In recognition of its innovative nature in integrating sustainability into management education, the SI Lab was featured in the Inspirational Guide for the Implementation of Principles of Responsible Management Education (PRME), published by the UN in 2012.

Postgraduate Diploma in Management Practice

The newest academic offering at the GSB, the Postgraduate Diploma in Management Practice, was launched halfway through 2014 to address the lack of qualified and skilled middle managers on the continent.

South African business schools offer excellent top-end and lower-end business qualifications –but there is a gap in the middle of the business education ladder. It is this gap that the new course seeks to plug.

“What we don’t see in South Africa is the kind of qualification that speaks to middle managers and young senior managers, which goes beyond functional insights to include deeper business and psychological understanding that traditionally come with longer and more expensive courses, such as an MBA. At this level, people need not only knowledge of finance and accounting, but also how to go beyond this and use it in a broader framework,” says director of the UCT GSB, Professor Walter Baets.

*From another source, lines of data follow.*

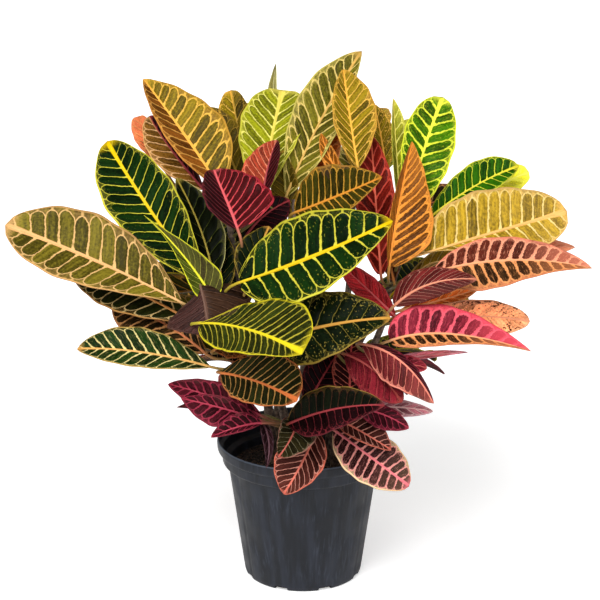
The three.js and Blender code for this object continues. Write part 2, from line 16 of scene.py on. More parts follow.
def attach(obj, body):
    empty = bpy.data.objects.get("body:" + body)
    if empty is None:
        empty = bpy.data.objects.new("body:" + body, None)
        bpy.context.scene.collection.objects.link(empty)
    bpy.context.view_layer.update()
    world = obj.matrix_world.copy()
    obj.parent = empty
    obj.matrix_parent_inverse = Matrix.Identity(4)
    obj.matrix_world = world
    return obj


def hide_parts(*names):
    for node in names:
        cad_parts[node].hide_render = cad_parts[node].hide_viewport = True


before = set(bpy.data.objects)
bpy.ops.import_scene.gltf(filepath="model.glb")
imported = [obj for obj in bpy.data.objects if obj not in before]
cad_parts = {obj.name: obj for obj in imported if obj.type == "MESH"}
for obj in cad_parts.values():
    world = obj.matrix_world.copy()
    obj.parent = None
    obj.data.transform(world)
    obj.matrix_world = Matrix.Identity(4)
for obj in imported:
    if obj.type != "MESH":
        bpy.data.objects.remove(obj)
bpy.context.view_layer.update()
scene = bpy.context.scene
print("nodes:", len(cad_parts))

# %% [markdown]
# The photograph fixes where things are seen, so the camera comes first. It looks down at the pot
# by about 18 degrees through a long lens. A place in the picture and a nearness to the camera
# give one point in space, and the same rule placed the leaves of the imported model.

# %% Camera and the rule from picture to space
PITCH = math.radians(18.5)
DISTANCE = 3.6
FOCAL_PIXELS = 2523.0
PICTURE_SIZE = 600
SENSOR_WIDTH = 36
TARGET = Vector((-0.0044, 0.0, 0.418))
VIEW_RIGHT = Vector((1, 0, 0))
VIEW_UP = Vector((0, math.sin(PITCH), math.cos(PITCH)))
TO_VIEWER = Vector((0, -math.cos(PITCH), math.sin(PITCH)))
MM = 0.001


def seen(place):
    """The point at pixel x, y of the picture, so many millimetres nearer than the pot's axis."""
    x, y, near = place
    near *= MM
    metres_per_pixel = (DISTANCE - near) / FOCAL_PIXELS
    across = VIEW_RIGHT * (x - PICTURE_SIZE / 2) * metres_per_pixel
    up = VIEW_UP * (PICTURE_SIZE / 2 - y) * metres_per_pixel
    return TARGET + across + up + TO_VIEWER * near


camera = bpy.data.objects.new("camera", bpy.data.cameras.new("camera"))
camera.data.sensor_width = SENSOR_WIDTH
camera.data.lens = SENSOR_WIDTH * FOCAL_PIXELS / PICTURE_SIZE
camera.location = TARGET + TO_VIEWER * DISTANCE
camera.rotation_euler = (math.pi / 2 - PITCH, 0, 0)
scene.collection.objects.link(camera)
scene.camera = camera
print("lens:", round(camera.data.lens, 1), "mm")

# %% [markdown]
# Stems and leaves are a table, as a gardener would describe them: which stem, where the blade
# starts, bends and ends, how wide each half is and how far it folds up. The numbers are those of
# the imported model, so every finer leaf lies on the leaf that it replaces.

# %% The plant's table
STEMS = {
    "left": [[-12, -34], [280, 402, 0], [253, 350, 34], [222, 306, 44], [211, 280, 46]],
    "top_left": [[-44, 4], [262, 360, -50], [240, 280, -8], [231, 235, 10], [226, 205, 2]],
    "top": [[0, 34], [304, 350, -60], [298, 270, -20], [295, 225, 0], [294, 200, -8]],
    "right": [[42, 10], [350, 360, -40], [384, 300, 0], [399, 262, 20], [404, 222, 6]],
    "lower_right": [[46, -38], [346, 405, 10], [364, 365, 40], [382, 326, 58], [388, 308, 62]],
    "front": [[0, -68], [297, 440, -10], [298, 425, 20], [300, 410, 36]],
    "back_left": [[-40, 52], [278, 380, -120], [262, 320, -140], [250, 250, -160], [246, 176, -176]],
    "back_right": [[40, 58], [330, 380, -120], [344, 320, -140], [352, 250, -160], [352, 180, -176]],
}

LEAVES = {}
LEAVES["left"] = [
    ["olive", [182, 303, 85], [98, 262, 74], [5, 225, 60], [15, 38, 22], [38, 48, 14], 56, 80, 60],
    ["dark_under_olive", [192, 322, 58], [130, 290, 40], [72, 274, 22], [22, 26, 10], [24, 20, 6], 52, 80, 70],
    ["orange_ribbed", [206, 354, 48], [158, 320, 32], [112, 304, 16], [24, 30, 10], [22, 22, 6], 55, 80, 60],
    ["green_low", [211, 367, 60], [140, 352, 70], [77, 349, 72], [14, 15, 14], [23, 26, 10], 52, 80, 75],
    ["green_tall", [203, 283, 62], [149, 208, 42], [107, 141, 18], [33, 37, 14], [36, 31, 22], 57, 85, 60],
    ["green_arched", [214, 282, 36], [201, 231, 12], [176, 178, -20], [14, 12, 16], [24, 22, 16], 50, 80, 70],
    ["yellow_curled", [214, 300, 92], [182, 254, 104], [144, 215, 112], [16, 0, 6], [23, 10, 22], 20, 70, 140],
    ["maroon_back", [200, 285, 98], [206, 311, 114], [209, 336, 122], [64, 18, -14], [8, 70, -14], 45, 50, 99],
    ["green_front", [238, 283, 112], [316, 255, 144], [393, 221, 172], [45, 43, 12], [46, 26, 18], 45, 65, 70],
    ["yellow_front", [199, 323, 134], [250, 330, 196], [302, 354, 276], [2, 60, 14], [34, 20, 22], 64, 60, 46],
    ["orange_low", [221, 373, 82], [258, 382, 135], [297, 401, 185], [22, 40, 14], [26, 20, 16], 62, 70, 44],
    ["green_broad", [255, 346, 92], [325, 326, 122], [391, 318, 146], [36, 34, 8], [41, 22, 12], 45, 65, 70],
    ["dark_inner", [247, 286, 96], [257, 256, 92], [269, 226, 84], [24, 20, 6], [24, 22, 6], 50, 80, 70],
    ["dark_gap", [222, 298, 22], [220, 262, 18], [219, 228, 14], [14, 14, 6], [16, 16, 6], 50, 80, 70],
    ["dark_low", [214, 350, 70], [238, 342, 92], [268, 345, 112], [16, 18, 6], [14, 16, 8], 50, 80, 70],
]
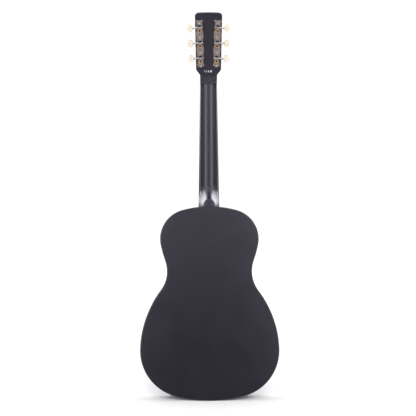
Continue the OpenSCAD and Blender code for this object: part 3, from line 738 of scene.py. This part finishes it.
# ---- Strings ----
POST_R = 2.7
TURNS = 3.25
STRING_H = 7
SADDLE_TOP = 10.4
NUT_TOP = 7
BRIDGE_H = 8
PIN_Y = SADDLE_Y - 14
STRING_HOLE_Y = PIN_Y + 4.3
STRING_GAP = 0.05  # between a string and what it lies on
TURN_STEPS = 28


def across(i, spread):
    return spread * (0.5 - (i - 1) / 5)


def crowned(x, top):
    return top - x * x / (2 * BOARD_R)


def post_start(i):
    """Where the string meets its turns: the inner side of the post."""
    post = JOINTS[f"post_{i}_turn"]
    centre, front = Vector(post["pos_m"]), -Vector(post["axis"]).normalized()
    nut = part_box("nut")
    height = (head_point(0, 0, STRING_H) - centre).dot(front)
    inward = Vector((-1 if centre.x > (nut[0].x + nut[1].x) / 2 else 1, 0, 0))
    return centre + front * height, inward, front


def rounded(path, radius):
    """The path with each corner replaced by a short curve."""
    points = [path[0]]
    for before, corner, after in zip(path, path[1:], path[2:]):
        a = corner + (before - corner).normalized() * min(radius, (before - corner).length / 2)
        b = corner + (after - corner).normalized() * min(radius, (after - corner).length / 2)
        points += [
            (1 - t) ** 2 * a + 2 * t * (1 - t) * corner + t * t * b
            for t in (0, 0.25, 0.5, 0.75, 1)
        ]
    return points + [path[-1]]


def build_strings():
    """Six strings from bridge to post, and the turns that each has round its post."""
    for i, gauge in enumerate(GAUGES, 1):
        look, slot = (STEEL, "steel") if i < 3 else (WOUND, "brass")
        x, r = across(i, SADDLE_SPREAD), gauge / 2
        xn = across(i, NUT_SPREAD)
        centre, inward, front = post_start(i)
        touch = centre + inward * (POST_R + r) * MM
        path = [
            bench(x, STRING_HOLE_Y, -7.5),
            bench(x, STRING_HOLE_Y, BRIDGE_H - 2.6),
            bench(x, STRING_HOLE_Y + 0.5, BRIDGE_H - 1),
            bench(x, STRING_HOLE_Y + 1.6, BRIDGE_H + 0.6),
            bench(x, SADDLE_Y, crowned(x, SADDLE_TOP) + r + STRING_GAP),
            bench(xn, NUT_Y + 0.3, crowned(xn, NUT_TOP) + r + STRING_GAP),
            touch,
        ]
        verts, faces = skin(sweep(rounded(path, 1.5 * MM), r * MM, 12))
        replaced = ["strings"] if i == 1 else []
        make_piece(f"string_{i}", verts, faces, look, "guitar", replaced)
        build_turns(i, gauge, look)


def build_turns(i, gauge, look):
    """The turns of one string, which ride on its post."""
    centre, inward, front = post_start(i)
    up = Vector((0, 0, 1))
    up = (up - front * up.dot(front)).normalized()
    r = (POST_R + gauge / 2) * MM
    path = []
    for k in range(int(TURN_STEPS * TURNS) + 1):
        a = 2 * math.pi * k / TURN_STEPS
        drop = -min(gauge * 1.04, 1.3) * MM * k / TURN_STEPS
        path.append(centre + r * (math.cos(a) * inward + math.sin(a) * up) + drop * front)
    verts, faces = skin(sweep(path, gauge / 2 * MM, 10))
    make_piece(f"string_turns_{i}", verts, faces, look, f"post_{i}")


# ---- Small pale bars on the back of the headstock ----
BARS = [(9.2, 1.0), (4.5, 1.2), (-0.2, 1.7), (-6.2, 3.4)]  # middle and width of each
BAR_H = 5.0
BAR_U = 19.6
BAR_T = 0.15
BAR_LEVELS = [(0.1, 0), (-BAR_T * 0.6, 0), (-BAR_T, 0.12)]  # height on the back, and inset


def build_bars():
    for k, (middle, width) in enumerate(BARS, 1):
        rings = []
        for h, inset in BAR_LEVELS:
            ring = []
            for sx, su in ((1, 1), (-1, 1), (-1, -1), (1, -1)):
                half, tall, r = width / 2 - inset, BAR_H / 2 - inset, min(width / 3, 0.6)
                for j in range(5):
                    a = math.atan2(su, sx) - math.pi / 4 + math.pi / 2 * j / 4
                    ring.append(head_point(
                        middle + sx * (half - r) + r * math.cos(a),
                        BAR_U + su * (tall - r) + r * math.sin(a),
                        h - HEAD_T,
                    ))
            rings.append(ring)
        verts, faces = skin(rings)
        faces = [f[::-1] for f in faces]
        make_piece(f"mark_bar_{k}", verts, faces, PAINT, "guitar")


# ---- Stage ----
CAMERA_AWAY = 3.2
CAMERA_X = 0.0027
CAMERA_YAW = math.radians(0.6)
CAMERA_ROLL = math.radians(0.17)
CAMERA_Z = 0.466
LENS = 112.7
FLOOR_HW = 40
FLOOR_GAP = 0.0002


def build_camera():
    data = bpy.data.cameras.new("camera")
    data.lens, data.sensor_width = LENS, 36
    data.clip_end = 60
    camera = bpy.data.objects.new("camera", data)
    bpy.context.scene.collection.objects.link(camera)
    camera.location = (
        CAMERA_X + CAMERA_AWAY * math.sin(CAMERA_YAW),
        CAMERA_AWAY * math.cos(CAMERA_YAW),
        CAMERA_Z,
    )
    camera.rotation_euler = (math.pi / 2, CAMERA_ROLL, math.pi - CAMERA_YAW)
    bpy.context.scene.camera = camera


def build_floor():
    """A plain pale floor, too big for its edge to show."""
    look = Look("floor", (0.86, 0.86, 0.86), 0.9)
    look.tint(look.noise(0.004), (0.85, 0.85, 0.85), (0.87, 0.87, 0.87))
    mesh = bpy.data.meshes.new("floor")
    r = FLOOR_HW
    mesh.from_pydata([(-r, -r, 0), (r, -r, 0), (r, r, 0), (-r, r, 0)], [], [(0, 1, 2, 3)])
    mesh.materials.append(look.material)
    floor = bpy.data.objects.new("floor", mesh)
    floor.location.z = CAD_BOX[0].z - FLOOR_GAP
    bpy.context.scene.collection.objects.link(floor)
    floor.visible_glossy = False
    return floor


# What glossy surfaces reflect, as soft lights that add up. Each has a level, its brightness
# round the half-turn from behind the camera (0) to beyond the guitar (180 degrees), and its
# brightness from straight down (-90) to straight up (90 degrees).
STUDIO = [
    (
        1.2,
        [(0, 0.95), (32, 1.2), (55, 2.1), (75, 1.6), (100, 0.8), (140, 0.4), (180, 0.5)],
        [
            (-90, 0.7), (-32, 0.86), (-22, 0.78), (-15, 0.1), (-4, 0), (10, 0.66),
            (25, 1), (55, 1.3), (90, 1.3),
        ],
    ),
    (
        6,
        [(0, 0), (9, 0), (16, 0.9), (25, 0.9), (35, 0), (180, 0)],
        [(-90, 0), (-14, 0), (-3, 0.8), (2, 1), (12, 1), (30, 0.1), (90, 0)],
    ),
    (
        6.5,
        [(0, 0), (95, 0), (112, 1), (135, 1), (158, 0), (180, 0)],
        [(-90, 0), (16, 0), (30, 0.4), (40, 1), (50, 1), (66, 0), (90, 0)],
    ),
    (
        3.9,
        [(0, 0), (112, 0), (134, 1), (155, 1), (172, 0.4), (180, 0.3)],
        [(-90, 0), (-1, 0), (7, 0.8), (17, 1), (34, 1), (50, 0), (90, 0)],
    ),
]
STUDIO_TINT = (0.99, 0.96, 1.06, 1)
AMBIENT = 0.14
BACKDROP = 1.05


def build_world():
    """A white backdrop for the camera, a studio for reflections, and a little ambient light."""
    world = bpy.data.worlds.new("studio")
    world.use_nodes = True
    bpy.context.scene.world = world
    tree = world.node_tree
    tree.nodes.clear()
    add, link = tree.nodes.new, tree.links.new

    def arithmetic(operation, *values):
        node = add("ShaderNodeMath")
        node.operation = operation
        for socket, value in zip(node.inputs, values):
            if isinstance(value, (int, float)):
                socket.default_value = value
            else:
                link(value, socket)
        return node.outputs[0]

    def profile(value, stops, lowest, highest):
        node = add("ShaderNodeValToRGB")
        ramp = node.color_ramp
        ramp.interpolation = "EASE"
        while len(ramp.elements) < len(stops):
            ramp.elements.new(0.5)
        for element, (degrees, level) in zip(ramp.elements, stops):
            element.position = (degrees - lowest) / (highest - lowest)
            element.color = (level, level, level, 1)
        link(value, node.inputs[0])
        return node.outputs[0]

    def background(strength, tint=(1, 1, 1, 1)):
        node = add("ShaderNodeBackground")
        node.inputs["Color"].default_value = tint
        if isinstance(strength, (int, float)):
            node.inputs["Strength"].default_value = strength
        else:
            link(strength, node.inputs["Strength"])
        return node.outputs[0]

    def choose(which, without, chosen):
        node = add("ShaderNodeMixShader")
        link(which, node.inputs[0])
        link(without, node.inputs[1])
        link(chosen, node.inputs[2])
        return node.outputs[0]

    direction, split = add("ShaderNodeTexCoord"), add("ShaderNodeSeparateXYZ")
    link(direction.outputs["Generated"], split.inputs[0])
    x, y, z = split.outputs
    turn = arithmetic("DIVIDE", arithmetic("ABSOLUTE", arithmetic("ARCTAN2", x, y)), math.pi)
    rise = arithmetic("ADD", arithmetic("DIVIDE", arithmetic("ARCSINE", z), math.pi), 0.5)
    total = 0.0
    for level, around, upward in STUDIO:
        beam = profile(turn, around, 0, 180), profile(rise, upward, -90, 90)
        light = arithmetic("MULTIPLY", *beam)
        total = arithmetic("MULTIPLY_ADD", light, level, total)
    path, out = add("ShaderNodeLightPath"), add("ShaderNodeOutputWorld")
    studio = background(total, STUDIO_TINT)
    lit = choose(path.outputs["Is Glossy Ray"], background(AMBIENT), studio)
    link(choose(path.outputs["Is Camera Ray"], lit, background(BACKDROP)), out.inputs[0])


# Strength, angular size and tilt of each sun. The second shines from the camera's side.
OVERHEAD = (2.0, math.radians(100), math.radians(10.5))
LOW = (5.8, math.radians(26), math.radians(17 - 90))
FILL_POWER = 46
FILL_SIZE = 2.5
FILL_AT = Vector((0, 3.2, 1.6))
FILL_AIM = Vector((0, 0, 0.5))


def add_sun(name, strength, size, tilt):
    sun = bpy.data.lights.new(name, "SUN")
    sun.energy, sun.angle = strength, size
    light = bpy.data.objects.new(name, sun)
    light.rotation_euler = (tilt, 0, 0)
    return light


def floor_linking(name, floor, state):
    """A light-linking collection that takes in or leaves out the floor."""
    linking = bpy.data.collections.new(name)
    linking.objects.link(floor)
    linking.collection_objects[0].light_linking.link_state = state
    return linking


def build_lights(floor):
    """A wide soft sun from above and a low one that lights only the floor, from the
    camera's side, and a big soft fill light there that leaves the floor to the suns."""
    overhead, low = add_sun("overhead", *OVERHEAD), add_sun("low", *LOW)
    low.light_linking.receiver_collection = floor_linking("only_floor", floor, "INCLUDE")
    panel = bpy.data.lights.new("fill", "AREA")
    panel.energy, panel.size = FILL_POWER, FILL_SIZE
    fill = bpy.data.objects.new("fill", panel)
    fill.location = FILL_AT
    fill.rotation_euler = (FILL_AIM - FILL_AT).to_track_quat("-Z", "Y").to_euler()
    fill.light_linking.receiver_collection = floor_linking("not_filled", floor, "EXCLUDE")
    for light in (overhead, low, fill):
        light.visible_glossy = False
        bpy.context.scene.collection.objects.link(light)


def faces_in(face):
    """Whether a face of a bent side looks in, at the middle of the body."""
    from_middle = Vector((face.center.x, face.center.z - STAR.y * MM))
    return from_middle.dot(Vector((face.normal.x, face.normal.z))) < -1e-4


# ---- The scene ----
build_camera()
dress_cad()
bare_inside("soundboard", SPRUCE, lambda face: face.normal.y > 0.9)
for panel in ("side_bass", "side_treble"):
    bare_inside(panel, MAHOGANY, faces_in)
build_back()
build_neck()
build_heel_cap()
build_buttons()
build_strings()
build_bars()
build_world()
build_lights(build_floor())
bpy.context.scene.view_settings.view_transform = "Standard"
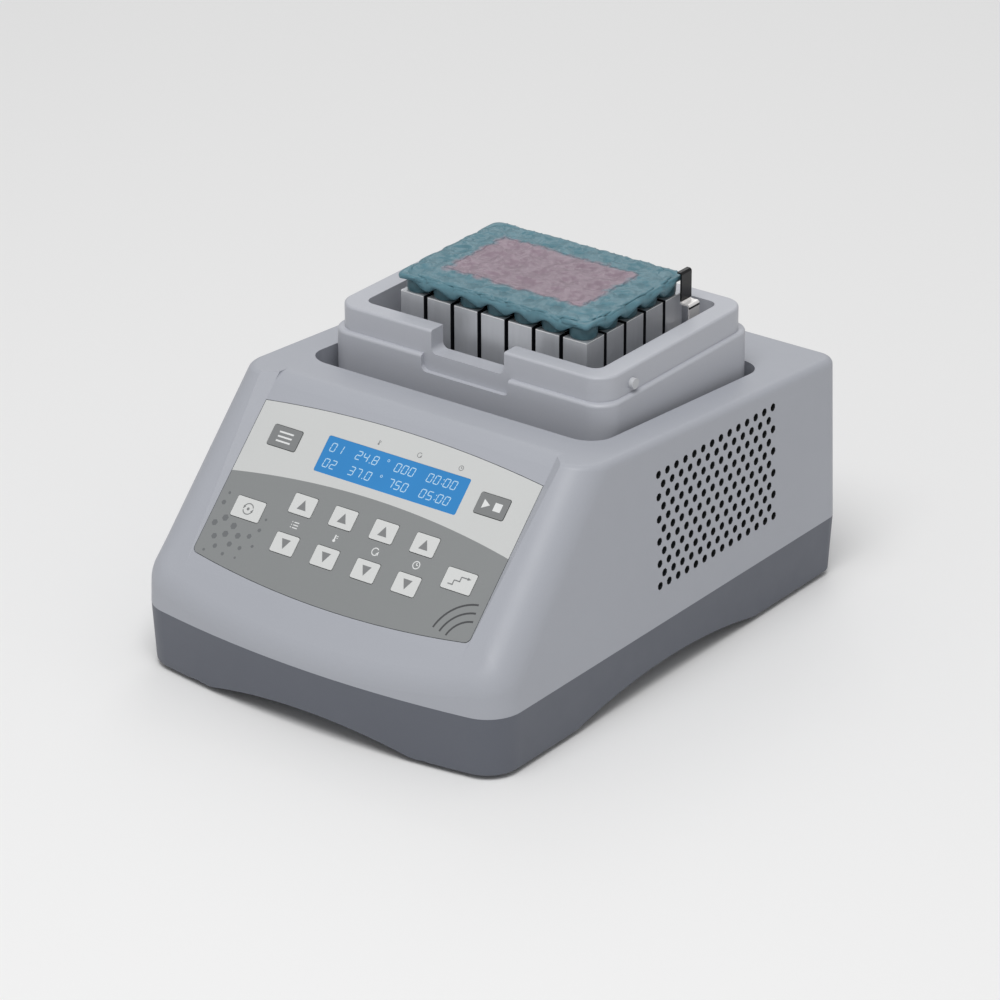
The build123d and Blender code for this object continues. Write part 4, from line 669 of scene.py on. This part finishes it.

The PGDip is a pre-master’s programme that builds vital business skills for success in uncertain economic times. It consists of a choice between three specialisation streams: Innovative Leadership, Wine Business or Business Administration.

Saskia Hickey, UCT GSB market intelligence and strategy manager says: “the programme gives participants tools that allow meaningful reflection, challenging individuals on a personal as well as professional level.”

Hickey adds that an important difference between the new PGDip course and traditional management programmes is that in the PGDip there is real integration between subjects, which allows crucial insights into how sections like marketing, accounting and finance all come together in a company or organisation.